Goal. The lines to return are those from the one containing "for node in" down to the one containing "addCamera(viewpoint)", inclusive; return them exactly and nothing else.

— Start Data section —

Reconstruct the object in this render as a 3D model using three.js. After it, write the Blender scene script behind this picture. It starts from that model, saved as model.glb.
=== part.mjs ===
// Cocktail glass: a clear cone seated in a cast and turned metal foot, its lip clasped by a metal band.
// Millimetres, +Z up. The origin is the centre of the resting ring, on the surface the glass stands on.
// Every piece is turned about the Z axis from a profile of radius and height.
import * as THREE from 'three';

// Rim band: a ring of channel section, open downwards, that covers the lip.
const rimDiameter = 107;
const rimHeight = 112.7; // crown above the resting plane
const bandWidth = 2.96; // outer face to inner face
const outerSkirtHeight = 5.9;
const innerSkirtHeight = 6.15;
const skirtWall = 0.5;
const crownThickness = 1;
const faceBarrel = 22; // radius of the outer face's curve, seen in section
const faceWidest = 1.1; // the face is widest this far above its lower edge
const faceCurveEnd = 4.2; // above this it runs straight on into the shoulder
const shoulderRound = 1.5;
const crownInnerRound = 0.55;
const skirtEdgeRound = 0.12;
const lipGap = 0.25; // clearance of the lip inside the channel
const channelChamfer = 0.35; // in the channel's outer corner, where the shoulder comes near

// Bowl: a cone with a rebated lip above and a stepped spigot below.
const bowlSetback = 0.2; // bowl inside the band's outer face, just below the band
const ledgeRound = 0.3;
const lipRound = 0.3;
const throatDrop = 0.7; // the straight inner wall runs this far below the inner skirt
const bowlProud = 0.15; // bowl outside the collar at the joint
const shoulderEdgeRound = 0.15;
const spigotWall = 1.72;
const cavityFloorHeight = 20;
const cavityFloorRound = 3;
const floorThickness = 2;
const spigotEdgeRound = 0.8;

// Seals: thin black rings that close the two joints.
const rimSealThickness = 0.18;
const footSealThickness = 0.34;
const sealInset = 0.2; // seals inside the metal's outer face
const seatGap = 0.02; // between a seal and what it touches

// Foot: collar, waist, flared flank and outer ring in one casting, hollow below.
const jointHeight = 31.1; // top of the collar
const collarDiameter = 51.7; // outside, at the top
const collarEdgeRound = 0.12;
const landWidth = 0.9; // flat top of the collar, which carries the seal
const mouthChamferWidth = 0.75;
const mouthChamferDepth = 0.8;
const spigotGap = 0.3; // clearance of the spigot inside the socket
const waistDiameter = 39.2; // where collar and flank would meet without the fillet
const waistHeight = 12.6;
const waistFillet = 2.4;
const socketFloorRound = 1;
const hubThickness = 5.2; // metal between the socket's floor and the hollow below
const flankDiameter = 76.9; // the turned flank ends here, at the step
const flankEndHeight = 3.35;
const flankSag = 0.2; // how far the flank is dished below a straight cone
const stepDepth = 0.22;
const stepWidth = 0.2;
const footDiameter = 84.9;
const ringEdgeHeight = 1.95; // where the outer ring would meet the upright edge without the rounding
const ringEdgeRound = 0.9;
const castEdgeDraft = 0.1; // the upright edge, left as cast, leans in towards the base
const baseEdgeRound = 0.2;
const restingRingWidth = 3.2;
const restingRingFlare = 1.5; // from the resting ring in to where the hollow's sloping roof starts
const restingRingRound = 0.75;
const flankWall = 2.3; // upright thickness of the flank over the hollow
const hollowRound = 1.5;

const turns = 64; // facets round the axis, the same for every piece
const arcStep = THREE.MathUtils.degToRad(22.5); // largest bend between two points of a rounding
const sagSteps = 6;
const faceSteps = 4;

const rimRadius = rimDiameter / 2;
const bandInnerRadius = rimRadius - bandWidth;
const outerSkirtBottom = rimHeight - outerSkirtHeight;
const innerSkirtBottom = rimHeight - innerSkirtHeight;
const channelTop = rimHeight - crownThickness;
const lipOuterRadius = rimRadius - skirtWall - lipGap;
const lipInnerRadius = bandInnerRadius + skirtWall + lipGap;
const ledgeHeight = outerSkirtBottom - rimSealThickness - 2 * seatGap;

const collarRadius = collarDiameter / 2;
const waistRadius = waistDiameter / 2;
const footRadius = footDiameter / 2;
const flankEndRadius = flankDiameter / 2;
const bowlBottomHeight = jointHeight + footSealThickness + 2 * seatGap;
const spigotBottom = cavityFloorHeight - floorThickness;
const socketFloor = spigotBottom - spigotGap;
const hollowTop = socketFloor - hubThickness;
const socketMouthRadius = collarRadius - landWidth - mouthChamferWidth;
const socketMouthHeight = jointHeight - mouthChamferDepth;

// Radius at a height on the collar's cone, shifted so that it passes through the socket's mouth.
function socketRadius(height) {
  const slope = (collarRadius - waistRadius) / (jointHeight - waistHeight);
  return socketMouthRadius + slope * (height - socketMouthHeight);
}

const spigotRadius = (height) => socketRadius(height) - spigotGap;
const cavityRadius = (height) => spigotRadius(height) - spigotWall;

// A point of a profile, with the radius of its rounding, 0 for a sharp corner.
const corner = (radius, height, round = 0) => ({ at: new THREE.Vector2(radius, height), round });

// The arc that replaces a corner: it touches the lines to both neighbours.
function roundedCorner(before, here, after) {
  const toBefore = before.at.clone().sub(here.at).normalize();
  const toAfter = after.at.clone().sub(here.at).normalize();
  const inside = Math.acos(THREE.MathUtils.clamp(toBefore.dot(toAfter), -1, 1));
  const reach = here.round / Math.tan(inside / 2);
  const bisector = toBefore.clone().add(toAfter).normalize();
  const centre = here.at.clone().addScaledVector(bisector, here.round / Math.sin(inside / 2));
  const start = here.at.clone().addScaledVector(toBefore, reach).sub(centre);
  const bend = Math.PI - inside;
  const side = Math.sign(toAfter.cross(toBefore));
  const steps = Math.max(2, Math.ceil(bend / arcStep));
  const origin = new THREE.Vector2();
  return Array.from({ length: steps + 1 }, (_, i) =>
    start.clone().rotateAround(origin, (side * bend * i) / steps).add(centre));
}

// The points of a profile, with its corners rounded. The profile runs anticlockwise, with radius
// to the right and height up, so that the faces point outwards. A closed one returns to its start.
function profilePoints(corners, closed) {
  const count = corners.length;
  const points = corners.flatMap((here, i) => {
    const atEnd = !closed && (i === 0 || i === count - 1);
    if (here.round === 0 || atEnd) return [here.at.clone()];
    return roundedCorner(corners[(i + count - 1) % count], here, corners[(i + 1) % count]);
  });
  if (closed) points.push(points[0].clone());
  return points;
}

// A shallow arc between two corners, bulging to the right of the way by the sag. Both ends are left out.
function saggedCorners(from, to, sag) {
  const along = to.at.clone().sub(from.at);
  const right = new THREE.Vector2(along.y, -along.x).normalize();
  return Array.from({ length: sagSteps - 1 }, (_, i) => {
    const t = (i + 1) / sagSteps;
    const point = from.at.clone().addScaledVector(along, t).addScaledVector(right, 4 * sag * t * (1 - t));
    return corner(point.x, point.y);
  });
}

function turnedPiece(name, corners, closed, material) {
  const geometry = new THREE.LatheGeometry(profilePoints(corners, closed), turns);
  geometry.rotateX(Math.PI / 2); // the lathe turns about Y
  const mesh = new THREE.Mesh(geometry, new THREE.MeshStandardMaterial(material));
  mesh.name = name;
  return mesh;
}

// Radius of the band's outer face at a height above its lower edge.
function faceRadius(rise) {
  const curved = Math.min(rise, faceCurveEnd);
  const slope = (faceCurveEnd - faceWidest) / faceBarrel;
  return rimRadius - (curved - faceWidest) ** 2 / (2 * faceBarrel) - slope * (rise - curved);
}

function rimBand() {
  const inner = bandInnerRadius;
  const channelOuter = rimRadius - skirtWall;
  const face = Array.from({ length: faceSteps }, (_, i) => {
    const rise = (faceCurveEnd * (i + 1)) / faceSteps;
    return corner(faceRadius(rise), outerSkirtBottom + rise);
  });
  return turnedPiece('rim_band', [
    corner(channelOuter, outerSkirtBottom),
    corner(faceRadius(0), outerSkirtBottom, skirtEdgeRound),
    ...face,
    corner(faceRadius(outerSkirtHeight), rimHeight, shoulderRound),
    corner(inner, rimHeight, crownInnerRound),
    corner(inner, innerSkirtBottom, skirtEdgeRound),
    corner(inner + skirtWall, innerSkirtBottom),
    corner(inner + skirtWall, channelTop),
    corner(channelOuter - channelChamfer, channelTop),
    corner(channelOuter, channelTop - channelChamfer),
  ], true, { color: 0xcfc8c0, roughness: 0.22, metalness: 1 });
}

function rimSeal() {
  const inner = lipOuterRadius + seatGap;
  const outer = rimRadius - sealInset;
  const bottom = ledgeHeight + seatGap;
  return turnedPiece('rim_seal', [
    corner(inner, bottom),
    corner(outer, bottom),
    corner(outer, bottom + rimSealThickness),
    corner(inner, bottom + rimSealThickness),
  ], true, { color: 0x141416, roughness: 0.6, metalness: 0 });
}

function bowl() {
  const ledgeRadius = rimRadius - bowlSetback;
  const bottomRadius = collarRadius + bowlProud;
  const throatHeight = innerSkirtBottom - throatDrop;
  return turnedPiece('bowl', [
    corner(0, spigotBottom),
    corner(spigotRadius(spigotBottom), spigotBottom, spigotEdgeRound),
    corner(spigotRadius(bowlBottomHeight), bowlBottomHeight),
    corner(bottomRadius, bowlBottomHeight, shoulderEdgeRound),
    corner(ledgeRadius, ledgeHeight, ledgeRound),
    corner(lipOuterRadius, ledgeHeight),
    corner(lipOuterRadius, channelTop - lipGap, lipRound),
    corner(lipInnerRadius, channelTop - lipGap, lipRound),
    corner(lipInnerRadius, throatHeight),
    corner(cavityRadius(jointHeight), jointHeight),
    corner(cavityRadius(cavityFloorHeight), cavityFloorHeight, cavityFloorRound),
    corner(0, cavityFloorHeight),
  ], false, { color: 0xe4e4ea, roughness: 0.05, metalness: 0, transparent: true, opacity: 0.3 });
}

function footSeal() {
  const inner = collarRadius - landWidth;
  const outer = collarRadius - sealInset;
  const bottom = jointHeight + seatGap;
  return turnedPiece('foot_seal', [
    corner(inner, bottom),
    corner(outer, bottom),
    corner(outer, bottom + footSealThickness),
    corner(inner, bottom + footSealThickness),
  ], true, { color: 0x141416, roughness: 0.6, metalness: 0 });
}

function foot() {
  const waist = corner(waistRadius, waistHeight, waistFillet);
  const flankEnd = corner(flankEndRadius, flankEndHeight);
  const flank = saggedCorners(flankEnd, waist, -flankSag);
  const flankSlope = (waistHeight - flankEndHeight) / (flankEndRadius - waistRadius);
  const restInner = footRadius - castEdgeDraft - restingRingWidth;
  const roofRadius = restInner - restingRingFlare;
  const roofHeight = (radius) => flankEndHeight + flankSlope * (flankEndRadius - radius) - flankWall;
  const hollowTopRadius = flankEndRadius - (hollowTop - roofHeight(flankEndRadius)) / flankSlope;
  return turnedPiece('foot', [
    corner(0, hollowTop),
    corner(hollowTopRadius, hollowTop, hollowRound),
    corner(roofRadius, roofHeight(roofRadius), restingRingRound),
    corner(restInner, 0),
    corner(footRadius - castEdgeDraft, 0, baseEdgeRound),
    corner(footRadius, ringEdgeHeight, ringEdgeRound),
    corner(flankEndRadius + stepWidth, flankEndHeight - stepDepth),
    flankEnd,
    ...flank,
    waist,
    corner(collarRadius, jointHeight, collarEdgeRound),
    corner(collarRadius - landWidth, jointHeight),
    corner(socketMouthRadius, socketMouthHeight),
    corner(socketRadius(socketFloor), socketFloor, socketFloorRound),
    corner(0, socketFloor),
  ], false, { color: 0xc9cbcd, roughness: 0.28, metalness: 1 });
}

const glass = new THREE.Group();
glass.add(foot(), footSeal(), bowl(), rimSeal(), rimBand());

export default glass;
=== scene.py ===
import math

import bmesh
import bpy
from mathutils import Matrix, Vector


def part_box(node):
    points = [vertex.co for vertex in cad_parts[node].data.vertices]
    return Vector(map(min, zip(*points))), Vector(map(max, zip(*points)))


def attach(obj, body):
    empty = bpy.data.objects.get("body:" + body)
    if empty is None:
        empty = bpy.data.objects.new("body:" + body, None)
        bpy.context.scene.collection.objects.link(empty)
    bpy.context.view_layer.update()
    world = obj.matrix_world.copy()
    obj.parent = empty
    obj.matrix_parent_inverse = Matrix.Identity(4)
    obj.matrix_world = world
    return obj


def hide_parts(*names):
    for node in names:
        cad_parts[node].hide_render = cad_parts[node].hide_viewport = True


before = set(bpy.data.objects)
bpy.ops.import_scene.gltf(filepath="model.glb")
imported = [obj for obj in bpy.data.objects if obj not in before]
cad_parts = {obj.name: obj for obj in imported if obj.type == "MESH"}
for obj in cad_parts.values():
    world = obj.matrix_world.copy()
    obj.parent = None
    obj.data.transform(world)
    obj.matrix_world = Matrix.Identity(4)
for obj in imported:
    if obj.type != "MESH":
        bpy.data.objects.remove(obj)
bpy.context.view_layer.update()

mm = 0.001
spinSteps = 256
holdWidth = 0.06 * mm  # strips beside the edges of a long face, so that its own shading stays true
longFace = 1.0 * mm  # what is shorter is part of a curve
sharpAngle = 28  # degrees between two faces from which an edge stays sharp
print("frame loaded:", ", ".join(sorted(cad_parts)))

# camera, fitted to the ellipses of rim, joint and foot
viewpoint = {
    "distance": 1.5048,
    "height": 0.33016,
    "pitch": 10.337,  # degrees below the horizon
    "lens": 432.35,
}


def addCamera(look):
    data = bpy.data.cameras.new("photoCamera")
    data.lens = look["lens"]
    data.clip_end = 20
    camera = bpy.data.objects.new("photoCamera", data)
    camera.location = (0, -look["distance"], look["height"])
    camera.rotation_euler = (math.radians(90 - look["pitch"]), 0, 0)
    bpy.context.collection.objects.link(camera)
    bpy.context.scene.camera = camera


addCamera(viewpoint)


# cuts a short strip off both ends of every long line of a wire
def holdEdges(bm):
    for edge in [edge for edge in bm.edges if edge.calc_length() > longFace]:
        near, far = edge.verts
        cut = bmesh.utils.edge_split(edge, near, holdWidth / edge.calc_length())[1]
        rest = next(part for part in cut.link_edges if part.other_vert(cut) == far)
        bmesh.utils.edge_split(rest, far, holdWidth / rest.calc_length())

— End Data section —

Response.
    for node in names:
        cad_parts[node].hide_render = cad_parts[node].hide_viewport = True


before = set(bpy.data.objects)
bpy.ops.import_scene.gltf(filepath="model.glb")
imported = [obj for obj in bpy.data.objects if obj not in before]
cad_parts = {obj.name: obj for obj in imported if obj.type == "MESH"}
for obj in cad_parts.values():
    world = obj.matrix_world.copy()
    obj.parent = None
    obj.data.transform(world)
    obj.matrix_world = Matrix.Identity(4)
for obj in imported:
    if obj.type != "MESH":
        bpy.data.objects.remove(obj)
bpy.context.view_layer.update()

mm = 0.001
spinSteps = 256
holdWidth = 0.06 * mm  # strips beside the edges of a long face, so that its own shading stays true
longFace = 1.0 * mm  # what is shorter is part of a curve
sharpAngle = 28  # degrees between two faces from which an edge stays sharp
print("frame loaded:", ", ".join(sorted(cad_parts)))

# camera, fitted to the ellipses of rim, joint and foot
viewpoint = {
    "distance": 1.5048,
    "height": 0.33016,
    "pitch": 10.337,  # degrees below the horizon
    "lens": 432.35,
}


def addCamera(look):
    data = bpy.data.cameras.new("photoCamera")
    data.lens = look["lens"]
    data.clip_end = 20
    camera = bpy.data.objects.new("photoCamera", data)
    camera.location = (0, -look["distance"], look["height"])
    camera.rotation_euler = (math.radians(90 - look["pitch"]), 0, 0)
    bpy.context.collection.objects.link(camera)
    bpy.context.scene.camera = camera


addCamera(viewpoint)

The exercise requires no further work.